1. Both tables and sets store sorted arrangements of unique items. Both require a strict weak ordering on the items that they contain. libavl uses ternary comparison functions whereas the STL uses binary comparison functions (see Exercise 2.3-6).

The description of tables here doesn't list any particular speed requirements for operations, whereas STL sets are constrained in the complexity of their operations. It's worth noting, however, that the libavl implementation of AVL and RB trees meet all of the STL complexity requirements, for their equivalent operations, except one. The exception is that set methods begin() and rbegin() must have constant-time complexity, whereas the equivalent libavl functions *_t_first() and *_t_last() on AVL and RB trees have logarithmic complexity.

libavl traversers and STL iterators have similar semantics.

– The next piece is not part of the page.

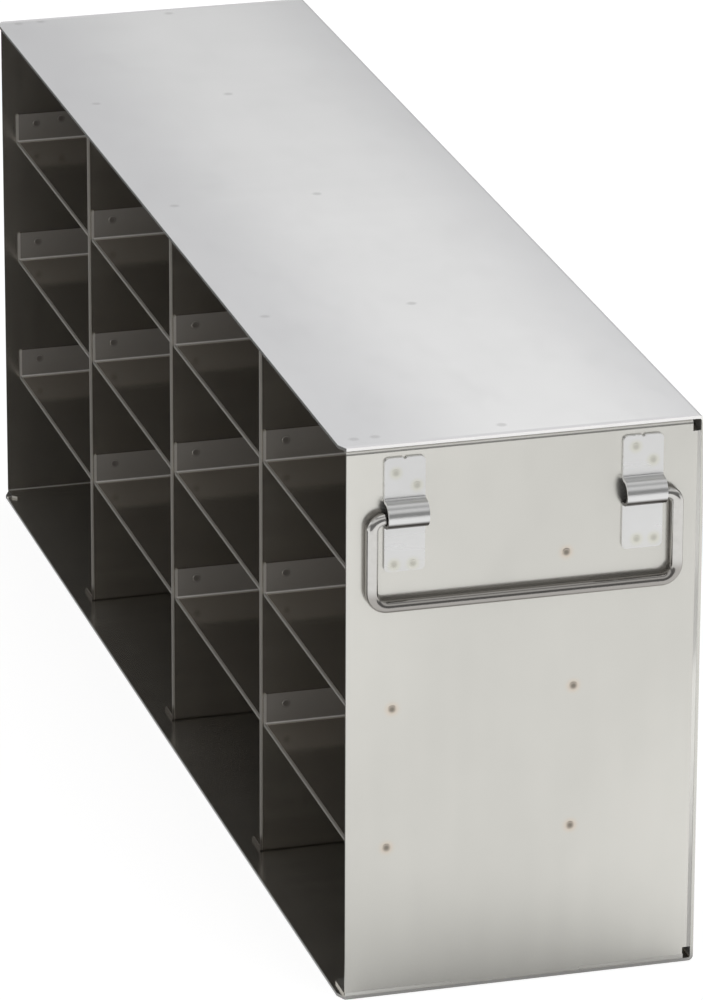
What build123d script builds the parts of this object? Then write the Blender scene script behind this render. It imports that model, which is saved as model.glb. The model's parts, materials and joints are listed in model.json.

Both remain valid if new items are inserted, and both remain valid if old items are deleted, unless it's the iterator's current item that's deleted.

The STL has a more complete selection of methods than libavl does of table functions, but many of the additional ones (e.g., distance() or erase() each with two iterators as arguments) can be implemented easily in terms of existing libavl functions. These might benefit from optimization possible with specialized implementations, but may not be worth it. The SGI/HP implementation of the STL does not contain any such optimization.

See also: [ISO 1998], sections 23.1, 23.1.2, and 23.3.3.

2. The nonessential functions are:

tbl_probe(), tbl_insert(), and tbl_replace(), which can be implemented in terms of tbl_t_insert() and tbl_t_replace().
tbl_find(), which can be implemented in terms of tbl_t_find().
tbl_assert_insert() and tbl_assert_delete().
tbl_t_first() and tbl_t_last(), which can be implemented with tbl_t_init() and tbl_t_next().

If we allow it to know what allocator was used for the original table, which is, strictly speaking, cheating, then we can also implement tbl_copy() in terms of tbl_create(), tbl_t_insert(), and tbl_destroy(). Under similar restrictions we can also implement tbl_t_prev() and tbl_t_copy() in terms of tbl_t_init() and tbl_t_next(), though in a very inefficient way.